■ Your instructions: For this exercise, return only the lines from the line containing "What build123d script" through the line containing "ledge_lap = 2.3", both ends included, exactly as they are.

■ Records excerpted from a collection:
--- --- ---

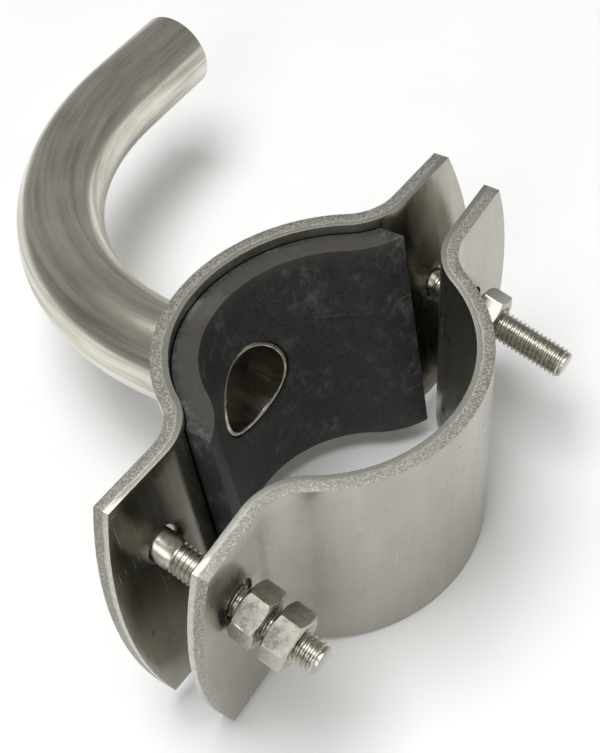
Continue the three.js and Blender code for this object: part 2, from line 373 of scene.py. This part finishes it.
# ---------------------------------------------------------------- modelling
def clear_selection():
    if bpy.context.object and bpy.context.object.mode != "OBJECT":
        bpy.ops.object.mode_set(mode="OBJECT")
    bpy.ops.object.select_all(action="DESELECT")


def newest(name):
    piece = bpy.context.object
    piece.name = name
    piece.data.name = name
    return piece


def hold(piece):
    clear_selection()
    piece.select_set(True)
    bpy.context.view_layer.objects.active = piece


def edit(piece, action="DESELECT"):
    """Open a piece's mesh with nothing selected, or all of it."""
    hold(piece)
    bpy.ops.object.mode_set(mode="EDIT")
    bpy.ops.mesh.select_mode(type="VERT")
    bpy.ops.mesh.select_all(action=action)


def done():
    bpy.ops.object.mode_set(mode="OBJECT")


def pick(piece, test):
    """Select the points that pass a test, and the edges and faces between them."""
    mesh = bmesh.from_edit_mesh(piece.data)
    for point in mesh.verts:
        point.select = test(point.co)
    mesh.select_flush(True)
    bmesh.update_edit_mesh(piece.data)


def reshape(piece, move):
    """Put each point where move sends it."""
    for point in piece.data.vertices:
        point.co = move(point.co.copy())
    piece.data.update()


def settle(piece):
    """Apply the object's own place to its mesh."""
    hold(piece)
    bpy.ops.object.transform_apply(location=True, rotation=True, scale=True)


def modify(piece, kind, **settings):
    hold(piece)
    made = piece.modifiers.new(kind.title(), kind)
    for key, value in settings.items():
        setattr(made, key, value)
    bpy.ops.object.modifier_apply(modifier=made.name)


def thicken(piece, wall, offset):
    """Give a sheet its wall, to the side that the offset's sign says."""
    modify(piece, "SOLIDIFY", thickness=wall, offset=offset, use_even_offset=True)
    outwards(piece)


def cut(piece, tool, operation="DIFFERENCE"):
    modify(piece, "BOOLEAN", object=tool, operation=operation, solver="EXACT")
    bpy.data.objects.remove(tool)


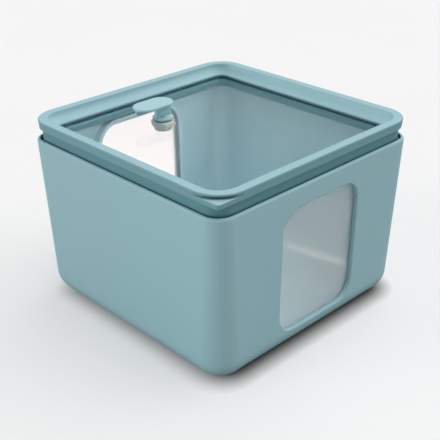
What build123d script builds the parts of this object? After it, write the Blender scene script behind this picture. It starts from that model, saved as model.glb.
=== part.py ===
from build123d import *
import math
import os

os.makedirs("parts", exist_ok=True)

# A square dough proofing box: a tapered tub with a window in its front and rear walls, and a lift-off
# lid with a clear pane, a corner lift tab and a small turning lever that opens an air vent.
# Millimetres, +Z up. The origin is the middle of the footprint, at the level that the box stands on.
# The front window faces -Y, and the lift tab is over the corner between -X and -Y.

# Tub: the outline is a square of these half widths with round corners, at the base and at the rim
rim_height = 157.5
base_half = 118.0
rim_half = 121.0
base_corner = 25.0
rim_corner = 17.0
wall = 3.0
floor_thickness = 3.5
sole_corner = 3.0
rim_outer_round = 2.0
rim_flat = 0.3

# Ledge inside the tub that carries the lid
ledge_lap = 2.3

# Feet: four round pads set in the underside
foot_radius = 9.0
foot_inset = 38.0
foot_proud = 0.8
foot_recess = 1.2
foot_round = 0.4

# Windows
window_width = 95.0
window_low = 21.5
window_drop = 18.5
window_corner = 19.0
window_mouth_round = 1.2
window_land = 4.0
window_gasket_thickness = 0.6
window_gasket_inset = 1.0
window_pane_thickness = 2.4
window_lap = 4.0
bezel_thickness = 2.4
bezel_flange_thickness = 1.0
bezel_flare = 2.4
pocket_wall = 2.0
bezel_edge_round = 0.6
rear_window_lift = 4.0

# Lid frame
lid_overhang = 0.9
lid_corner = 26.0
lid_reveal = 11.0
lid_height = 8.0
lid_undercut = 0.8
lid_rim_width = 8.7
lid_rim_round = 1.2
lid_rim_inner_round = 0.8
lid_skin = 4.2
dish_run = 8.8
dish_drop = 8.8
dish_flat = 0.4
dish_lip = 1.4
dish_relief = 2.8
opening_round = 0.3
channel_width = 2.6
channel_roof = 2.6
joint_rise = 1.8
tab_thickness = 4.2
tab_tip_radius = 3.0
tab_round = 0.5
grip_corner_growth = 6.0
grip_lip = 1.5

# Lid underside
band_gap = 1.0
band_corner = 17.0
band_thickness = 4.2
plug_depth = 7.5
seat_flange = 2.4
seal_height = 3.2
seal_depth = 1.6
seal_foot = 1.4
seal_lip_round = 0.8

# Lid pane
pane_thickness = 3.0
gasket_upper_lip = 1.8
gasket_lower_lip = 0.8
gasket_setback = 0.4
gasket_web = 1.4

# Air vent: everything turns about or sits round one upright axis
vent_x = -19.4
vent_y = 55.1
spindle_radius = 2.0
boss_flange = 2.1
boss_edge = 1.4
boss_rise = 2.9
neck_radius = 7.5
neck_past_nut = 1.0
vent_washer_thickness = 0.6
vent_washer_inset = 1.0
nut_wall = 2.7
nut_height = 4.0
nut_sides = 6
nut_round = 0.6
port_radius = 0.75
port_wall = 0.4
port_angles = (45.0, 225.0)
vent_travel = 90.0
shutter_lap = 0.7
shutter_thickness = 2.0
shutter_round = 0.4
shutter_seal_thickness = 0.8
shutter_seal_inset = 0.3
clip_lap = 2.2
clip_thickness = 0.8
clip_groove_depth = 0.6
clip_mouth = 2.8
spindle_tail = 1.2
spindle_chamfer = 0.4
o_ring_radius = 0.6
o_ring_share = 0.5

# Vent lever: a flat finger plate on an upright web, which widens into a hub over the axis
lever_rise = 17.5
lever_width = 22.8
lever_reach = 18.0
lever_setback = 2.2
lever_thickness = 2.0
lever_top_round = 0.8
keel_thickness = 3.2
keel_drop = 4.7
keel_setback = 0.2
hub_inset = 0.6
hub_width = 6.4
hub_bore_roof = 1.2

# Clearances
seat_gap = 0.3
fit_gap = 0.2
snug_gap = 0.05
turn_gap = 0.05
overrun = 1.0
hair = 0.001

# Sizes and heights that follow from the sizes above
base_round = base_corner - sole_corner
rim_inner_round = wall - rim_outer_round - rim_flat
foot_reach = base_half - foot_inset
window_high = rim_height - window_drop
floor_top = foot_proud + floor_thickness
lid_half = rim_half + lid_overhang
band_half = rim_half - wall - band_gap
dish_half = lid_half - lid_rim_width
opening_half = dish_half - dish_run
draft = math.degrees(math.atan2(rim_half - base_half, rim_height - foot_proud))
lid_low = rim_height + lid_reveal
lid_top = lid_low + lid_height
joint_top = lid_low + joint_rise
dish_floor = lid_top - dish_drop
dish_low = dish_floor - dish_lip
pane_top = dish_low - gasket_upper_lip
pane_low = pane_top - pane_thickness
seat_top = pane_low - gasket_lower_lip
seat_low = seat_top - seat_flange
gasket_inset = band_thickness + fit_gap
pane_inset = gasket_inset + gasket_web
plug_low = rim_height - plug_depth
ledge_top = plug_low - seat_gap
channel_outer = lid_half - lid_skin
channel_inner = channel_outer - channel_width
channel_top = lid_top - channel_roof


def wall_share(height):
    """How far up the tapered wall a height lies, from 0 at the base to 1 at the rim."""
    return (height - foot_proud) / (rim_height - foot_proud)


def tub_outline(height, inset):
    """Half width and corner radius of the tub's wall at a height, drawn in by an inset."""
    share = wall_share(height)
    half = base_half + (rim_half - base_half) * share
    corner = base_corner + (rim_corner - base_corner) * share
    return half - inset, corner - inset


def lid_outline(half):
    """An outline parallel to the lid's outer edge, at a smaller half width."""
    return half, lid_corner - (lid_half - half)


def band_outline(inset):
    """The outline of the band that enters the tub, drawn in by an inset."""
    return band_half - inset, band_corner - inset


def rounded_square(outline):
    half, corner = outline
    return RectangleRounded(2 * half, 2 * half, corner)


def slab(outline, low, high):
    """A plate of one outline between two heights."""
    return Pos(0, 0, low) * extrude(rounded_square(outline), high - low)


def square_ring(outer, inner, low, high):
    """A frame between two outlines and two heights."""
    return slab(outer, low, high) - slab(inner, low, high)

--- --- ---

■ Completed exercise:
What build123d script builds the parts of this object? After it, write the Blender scene script behind this picture. It starts from that model, saved as model.glb.
=== part.py ===
from build123d import *
import math
import os

os.makedirs("parts", exist_ok=True)

# A square dough proofing box: a tapered tub with a window in its front and rear walls, and a lift-off
# lid with a clear pane, a corner lift tab and a small turning lever that opens an air vent.
# Millimetres, +Z up. The origin is the middle of the footprint, at the level that the box stands on.
# The front window faces -Y, and the lift tab is over the corner between -X and -Y.

# Tub: the outline is a square of these half widths with round corners, at the base and at the rim
rim_height = 157.5
base_half = 118.0
rim_half = 121.0
base_corner = 25.0
rim_corner = 17.0
wall = 3.0
floor_thickness = 3.5
sole_corner = 3.0
rim_outer_round = 2.0
rim_flat = 0.3

# Ledge inside the tub that carries the lid
ledge_lap = 2.3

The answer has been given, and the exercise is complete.